Australia’s Prime Minister Kevin Rudd on Tuesday went into bat for cricket legend Donald Bradman, promising the country's best-known cricketer would not be dumped from a controversial citizenship test for migrants.
"The Don is safe," Rudd said when asked if a question on Bradman, allegedly written by his conservative predecessor and cricket fanatic John Howard, would be dropped from the test in a promised review.
"I'm unaware of any plans on our part to give The Don the axe. I'm not lining up in that camp," Rudd told local television.
Immigration Minister Chris Evans on Tuesday ordered a review of the test, introduced prior to the November election that swept away Howard's government. Evans said he was concerned many of the questions were inappropriate for unskilled refugee arrivals.
Questions include the colours of the national flag, the makeup of government, what the capital city is, what animals are on the coat of arms and sporting questions.

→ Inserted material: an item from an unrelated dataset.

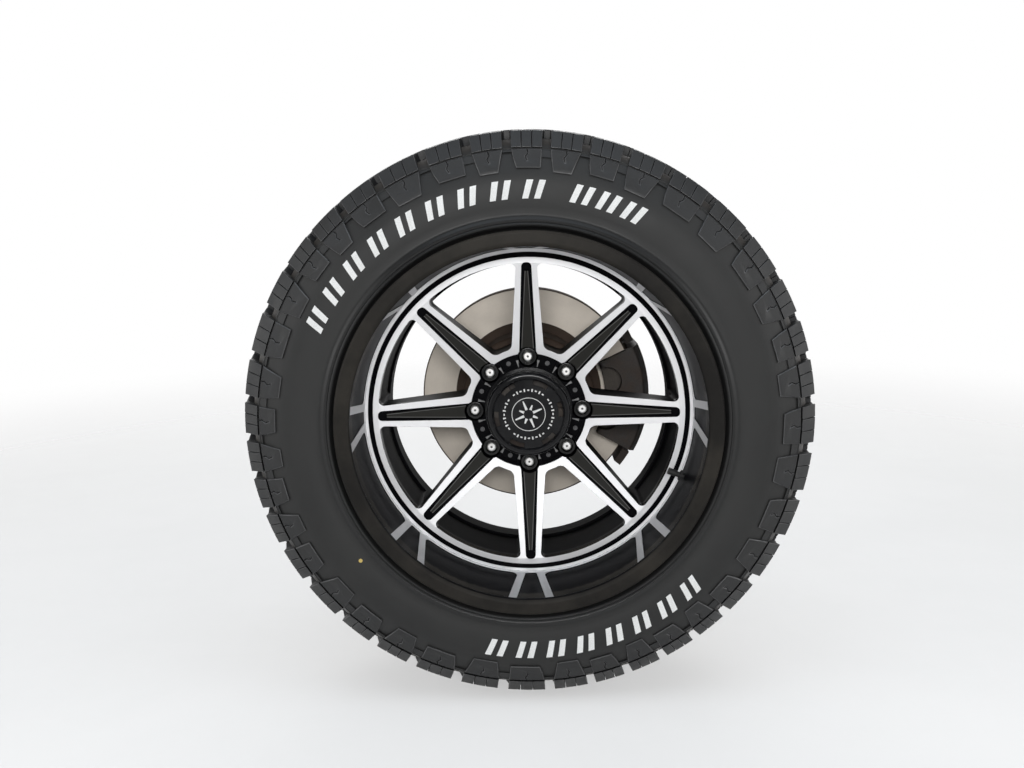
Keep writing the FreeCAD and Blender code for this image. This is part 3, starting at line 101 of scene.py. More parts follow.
WEB_TURN = math.radians(11.9)  # from a lug nut to the web beside it
WEB_STATIONS = ((0.0682, 0.0008), (0.0725, 0.0009), (0.0760, 0.0016), (0.0790, 0.0022))
WEB_SPAN = (-0.0005, 0.0009)  # foot and top of a web, outboard of the plate
WASHER = (0.0036, 16)  # radius and corners
WASHER_SPAN = (-0.0004, 0.0012)  # foot and top, outboard of the recess's floor
BOLT_HEAD = (0.0024, 6)
BOLT_HEAD_SPAN = (0.0010, 0.0030)
TRIM_ROUND = 0.0003  # the flat along the upper edges of the trim
CAP_FACE_OUT = 0.102
CAP_TRIM_SPAN = (-0.0004, 0.0010)  # foot and top of the ticks, outboard of the cap's face
CAP_TICKS = 40
CAP_TICK_GAPS = range(5, CAP_TICKS, 10)  # the places left free
CAP_TICK_ROUND = 0.0002
CAP_TICK_STATIONS = (((0.0357, 0.0016), (0.0378, 0.0017)), ((0.0345, 0.0010), (0.0390, 0.0012)))
CAP_BAR_FOOT = (0.0075, 0.0021)  # a bar's inner end and its half width there
CAP_BAR_REACH = (0.0150, 0.0215)  # short and long bars in turn
CAP_BAR_END_HALF = 0.0010
CAP_BAR_RISE = 0.0006  # the bars stand this much higher than the ticks
CAP_RING_R = (0.0246, 0.0255)
CAP_RING_STEPS = 64

# The sidewall and tread from the bead guard to the crown. Each station has its reach, which is the
# radius up to the parting line and the way along the surface after it, then the blocks' outer
# face and the rubber between them as (distance from the middle plane, radius), all in mm.
STATIONS = (
    (296.0, (158.6, 296.0), (157.9, 296.0)),
    (305.0, (160.6, 305.0), (159.9, 305.0)),
    (318.0, (161.9, 318.0), (161.2, 318.0)),
    (332.0, (161.8, 332.0), (161.1, 332.0)),
    (341.0, (161.0, 341.0), (160.2, 341.0)),
    (349.0, (159.7, 349.0), (157.9, 349.0)),
    (356.0, (157.8, 356.0), (155.0, 356.0)),
    (370.0, (152.4, 370.0), (148.0, 370.0)),
    (384.0, (147.0, 384.0), (141.0, 384.0)),
    (405.3, (133.0, 400.0), (131.0, 389.5)),
    (416.6, (125.0, 408.0), (121.0, 395.5)),
    (436.6, (105.0, 411.0), (104.0, 398.5)),
    (456.6, (85.0, 413.4), (85.0, 400.9)),
    (481.6, (60.0, 415.7), (60.0, 403.2)),
    (506.6, (35.0, 417.2), (35.0, 404.7)),
    (541.6, (0.0, 418.0), (0.0, 405.5)),
)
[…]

Britain and the United States have similar citizenship tests.
"Maybe some people are being deterred from taking out citizenship because they are concerned or frightened by the test process," Evans told reporters. "People who would otherwise be good citizens may not be able to currently pass the test."
Figures showed while 93 per cent of applicants passed the test during a three-month period last year, up to one-in-four arrivals from conflict-torn Sudan and Afghanistan failed.
"This test is clearly skewed to disadvantage refugees and humanitarian immigrants not from western nations," said Civil Liberties Australia President Kristine Klugman, calling for the test to be amended. "Cricket is not a high priority, when just eating and surviving is all they have time for," she said.
Howard argued the test would make Australia, a nation of migrants with nearly one-in-four of the country's 21 million people born overseas, more united after debate about the peace and impact of immigration involving Muslims and African refugees.
Australia takes around 13,000 refugees each year among 140,000 new migrants. Howard denied the tests had racist overtones and marked a return to the kind of exams used until the 1950s that excluded mainly-Asian migrants under the White Australia policy.
But Evans said parts of the test appeared to be the result of political interference and questions were too heavily weighted towards Australia's obsession with sport and Howard's nostalgia the 1930s and 40s sporting heroes of his youth.
Howard, who ruled for 11 years, is said to have personally written a question asking prospective citizens to name Australia's greatest cricketer from Bradman (correct), cyclist Hubert Opperman or billiards player Walter Lindrum.
"I'm not sure a lot of sports trivia is really what's important when settling here," Evans said, adding that an understanding of democracy, womens' rights and civil liberties were more critical.
The test can be taken any number of times as a citizenship requirement after migrants have lived four years in Australia.
Just over 9,000 people sat the test between October and December last year.